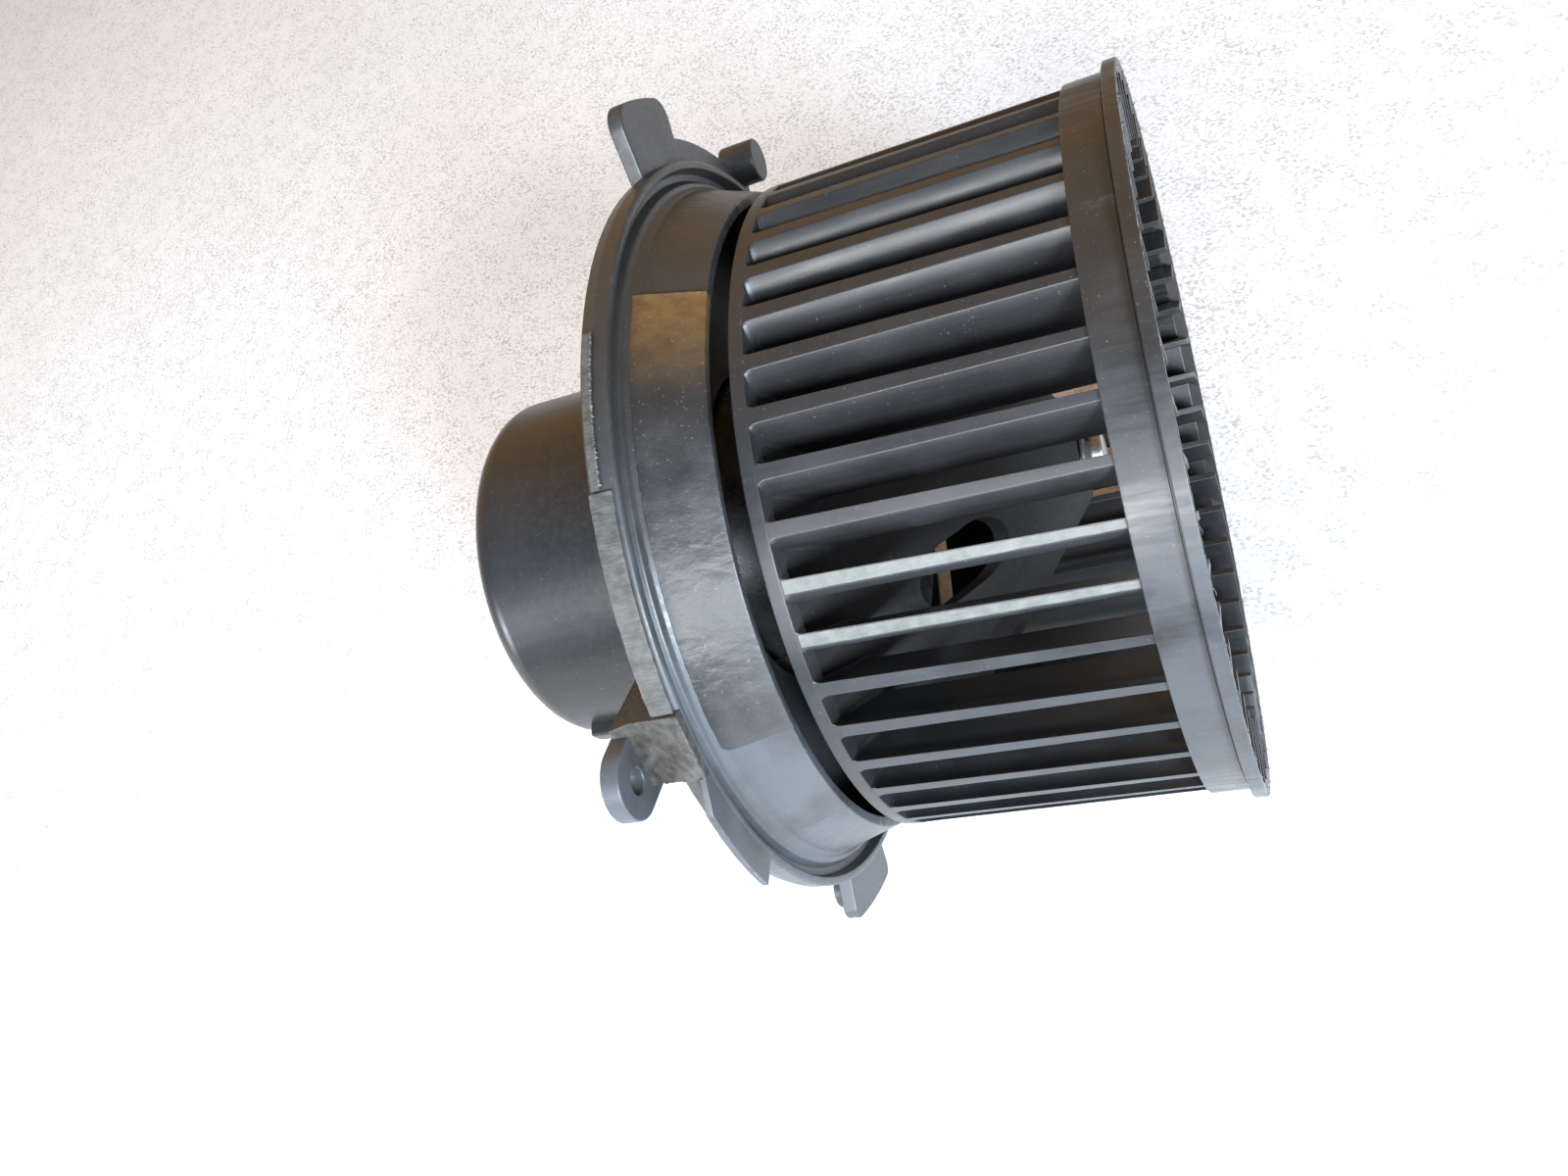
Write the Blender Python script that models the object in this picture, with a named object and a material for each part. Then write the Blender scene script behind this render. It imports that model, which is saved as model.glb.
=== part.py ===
"""Car heater blower: a squirrel-cage wheel on a direct-current motor, held in a moulded mounting flange.

World frame, metres. The spin axis is +Y and points at the inlet, +Z is up, and the origin is on the spin axis
in the plane of the flange's front face. Angles round the axis start at +Z and grow towards +X.
"""

import math

import bmesh
import bpy
from mathutils import Matrix, Vector

MM = 0.001
FULL_TURN = math.tau

# Driving dimensions, in metres.
LIP_RADIUS = 74.0 * MM
WHEEL_FRONT = 92.5 * MM
WHEEL_BACK = 21.1 * MM
RING_RADIUS = 71.6 * MM
BAND_RADIUS = 72.2 * MM
BLADE_COUNT = 44
SHAFT_RADIUS = 4.0 * MM
CAN_RADIUS = 35.0 * MM
COVER_RADIUS = 41.4 * MM
COVER_END = -59.2 * MM
RIM_RADIUS = 82.3 * MM
FIT_GAP = 0.3 * MM

# The wheel.
LIP_WIDTH = 2.5 * MM
BAND_WIDTH = 10.2 * MM
BAND_BORE = 69.6 * MM
RING_WIDTH = 2.9 * MM
BOSS_RADIUS = 9.0 * MM
BOSS_FRONT = 69.5 * MM
BOSS_BACK = 52.0 * MM
CONE_SLOPE = 1.267
CONE_WALL = 3.2 * MM
BLADE_DEPTH = 12.4 * MM
BLADE_CREST = 4.9 * MM
BLADE_BOW = 2.2 * MM
BLADE_LEAN = 0.215
BLADE_BACK_EDGE = 3.0 * MM
BLADE_FRONT_EDGE = 1.8 * MM
BLADE_ROOT_EDGE = 1.4 * MM
BLADE_STEPS = 5
FIRST_BLADE = math.radians(-6.55)
WINDOW_COUNT = 6
WINDOW_ANGLE = math.radians(57.0)
WINDOW_INNER = 27.0 * MM
WINDOW_OUTER = 46.0 * MM
WINDOW_HALF_WIDTH = 6.5 * MM

# The flange.
PLATE_BACK = -3.2 * MM
PLATE_FRONT = -0.7 * MM
LUG_FRONT = 0.2 * MM
PLATE_BORE = 36.0 * MM
COLLAR_FRONT = 16.5 * MM
COLLAR_FRONT_RADIUS = 71.6 * MM
COLLAR_BASE_RADIUS = 76.2 * MM
COLLAR_WALL = 2.2 * MM
RIM_FRONT = 3.1 * MM
GROOVE_FLOOR = 0.5 * MM
BEAD_FRONT = 2.5 * MM
BEAD_RADIUS = 77.8 * MM
EAR_ANGLE = math.radians(61.3)
BRACKET_ANGLE = math.radians(58.6)
BRACKET_BACK = -14.6 * MM
BRACKET_HALF_WIDTH = 7.4 * MM
BRACKET_SKEW = -0.235
WING_THICKNESS = 1.5 * MM
EAR_THICKNESS = 3.9 * MM
EAR_HOLE_RADIUS = 2.4 * MM

# Cover screws.
SCREW_ANGLES = [math.radians(angle) for angle in (20.0, 140.0, 260.0)]
SCREW_CIRCLE = 50.0 * MM
SCREW_RADIUS = 1.6 * MM
SCREW_HOLE_RADIUS = 1.95 * MM

# The motor.
CAN_BACK = -54.5 * MM
CAN_FRONT = 22.0 * MM
CAN_BORE = 32.2 * MM
BEARING_RADIUS = 6.5 * MM
BEARING_BORE = SHAFT_RADIUS + FIT_GAP
SEAT_RADIUS = BEARING_RADIUS + FIT_GAP
CORE_RADIUS = 22.0 * MM
CORE_SLOTS = 10
COMMUTATOR_RADIUS = 11.0 * MM
BRUSH_Y = -39.0 * MM
BRUSH_HALF_WIDTH = 3.2 * MM
BRUSH_HALF_HEIGHT = 2.5 * MM
BRUSH_INNER = COMMUTATOR_RADIUS + FIT_GAP
BRUSH_OUTER = 20.0 * MM
TUBE_INNER = 13.5 * MM
TUBE_OUTER = 30.6 * MM
TUBE_WALL = 0.8 * MM
BOLT_CIRCLE = 28.5 * MM
BOLT_RADIUS = 1.8 * MM

# The plug socket on the back of the flange.
SOCKET_ANGLE = math.radians(180.0)
SOCKET_RADIUS = 60.0 * MM
SOCKET_BACK = -20.0 * MM


def clear_scene():
    for old in list(bpy.data.objects):
        bpy.data.objects.remove(old)


def plain_material(name, colour, roughness, metallic):
    material = bpy.data.materials.new(name)
    material.use_nodes = True
    shader = material.node_tree.nodes["Principled BSDF"]
    shader.inputs["Base Color"].default_value = (*colour, 1.0)
    shader.inputs["Roughness"].default_value = roughness
    shader.inputs["Metallic"].default_value = metallic
    return material


def add_object(name, shape, look, sharp_degrees=35.0):
    """Turns a bmesh into an object with its own material, smooth except at sharp edges."""
    bmesh.ops.recalc_face_normals(shape, faces=shape.faces)
    mesh = bpy.data.meshes.new(name)
    shape.to_mesh(mesh)
    shape.free()
    mesh.shade_smooth()
    mesh.set_sharp_from_angle(angle=math.radians(sharp_degrees))
    obj = bpy.data.objects.new(name, mesh)
    bpy.context.scene.collection.objects.link(obj)
    if look:
        mesh.materials.append(plain_material(name + "_material", *look))
    else:
        obj.hide_render = True
        obj.display_type = "WIRE"
    return obj


def set_origin(obj, point):
    """Puts the object's origin at this point and leaves its shape where it is."""
    obj.data.transform(Matrix.Translation(Vector(point)).inverted())
    obj.location = point


def boolean(target, tool, operation):
    modifier = target.modifiers.new(operation.lower() + "_" + tool.name, "BOOLEAN")
    modifier.operation = operation
    modifier.solver = "EXACT"
    modifier.object = tool


def at(radius, angle, y):
    """The point at this radius and angle from the spin axis."""
    return (radius * math.sin(angle), y, radius * math.cos(angle))


def local(radial, across, angle, y):
    """A point given along and across the radius at this angle."""
    return (
        radial * math.sin(angle) + across * math.cos(angle),
        y,
        radial * math.cos(angle) - across * math.sin(angle),
    )


def add_ring(shape, profile, segments, start=0.0, sweep=FULL_TURN):
    """Turns a closed outline of (y, radius) points about the Y axis."""
    whole = sweep >= FULL_TURN
    steps = segments if whole else segments + 1
    loops = []
    for step in range(steps):
        angle = start + sweep * step / segments
        loops.append([shape.verts.new(at(radius, angle, y)) for y, radius in profile])
    count = len(profile)
    for step in range(segments):
        here = loops[step]
        there = loops[(step + 1) % steps]
        for i in range(count):
            j = (i + 1) % count
            shape.faces.new((here[i], here[j], there[j], there[i]))
    if not whole:
        shape.faces.new(loops[0])
        shape.faces.new(loops[-1])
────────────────
**WHAT YOU WILL DO:** Please repeat word for word the lines above that run from the beginning through the line containing "FULL_TURN = math.tau", keeping both the first and that last line.

**TASK OUTPUT:**
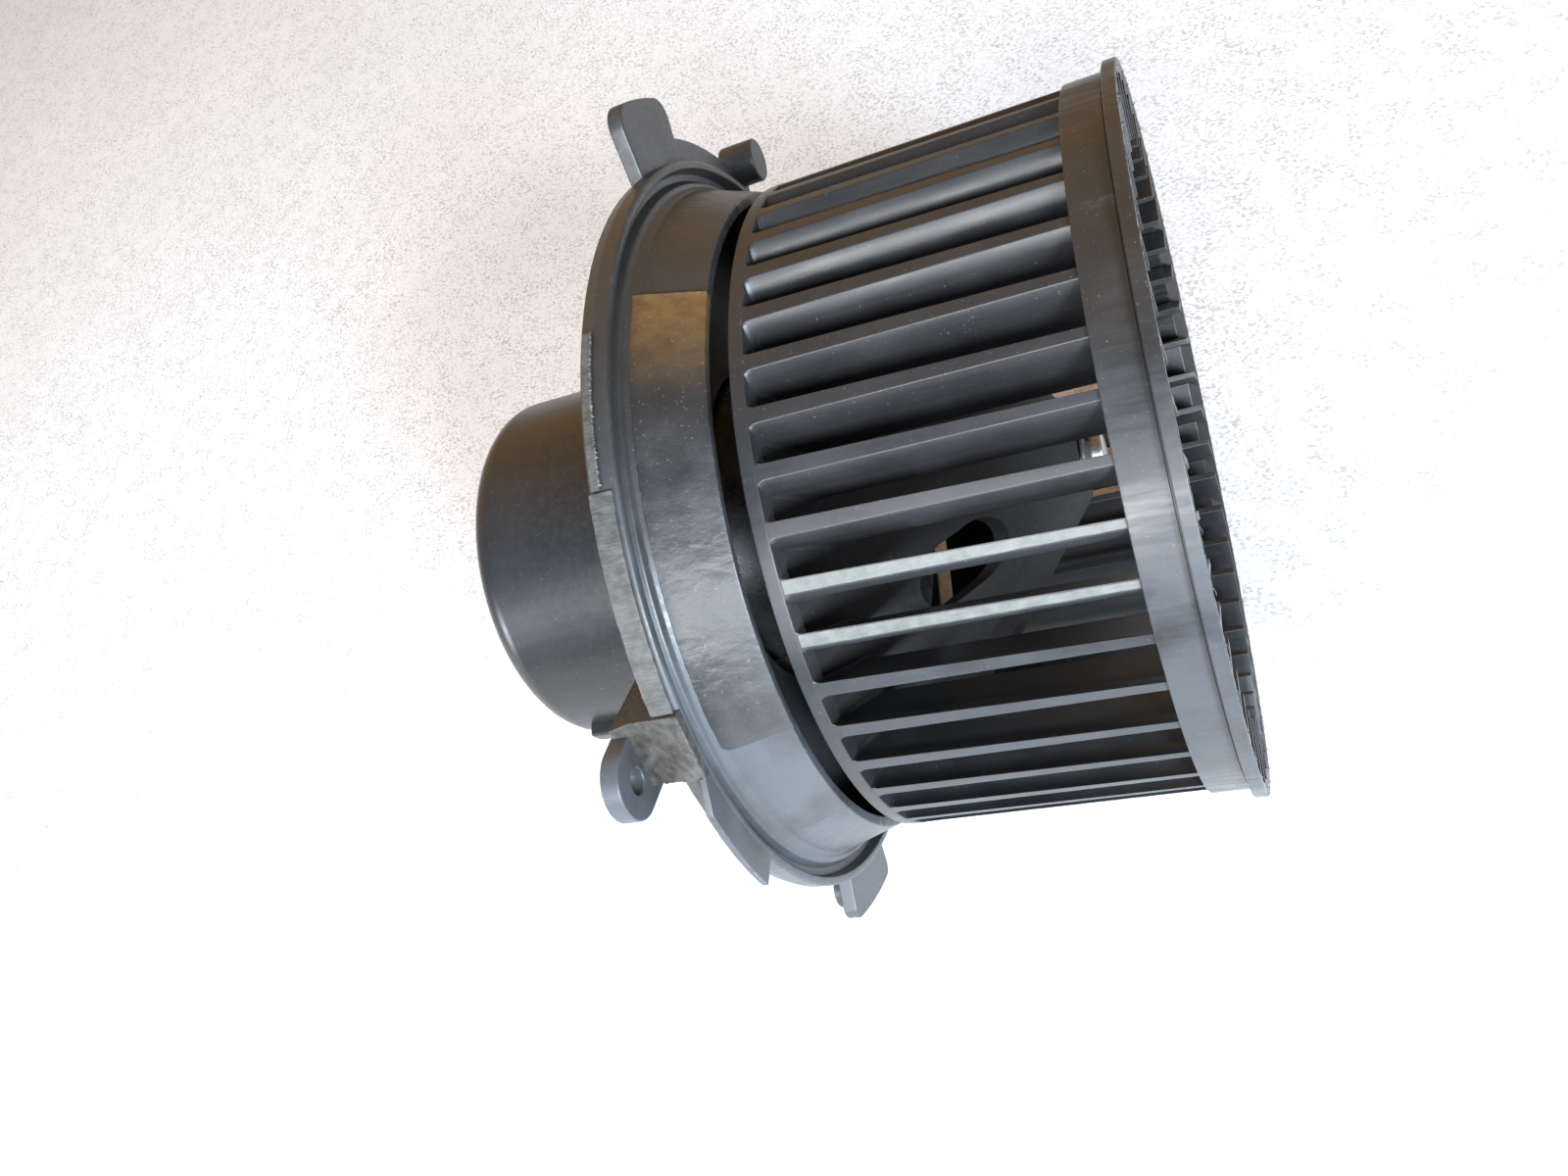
Write the Blender Python script that models the object in this picture, with a named object and a material for each part. Then write the Blender scene script behind this render. It imports that model, which is saved as model.glb.
=== part.py ===
"""Car heater blower: a squirrel-cage wheel on a direct-current motor, held in a moulded mounting flange.

World frame, metres. The spin axis is +Y and points at the inlet, +Z is up, and the origin is on the spin axis
in the plane of the flange's front face. Angles round the axis start at +Z and grow towards +X.
"""

import math

import bmesh
import bpy
from mathutils import Matrix, Vector

MM = 0.001
FULL_TURN = math.tau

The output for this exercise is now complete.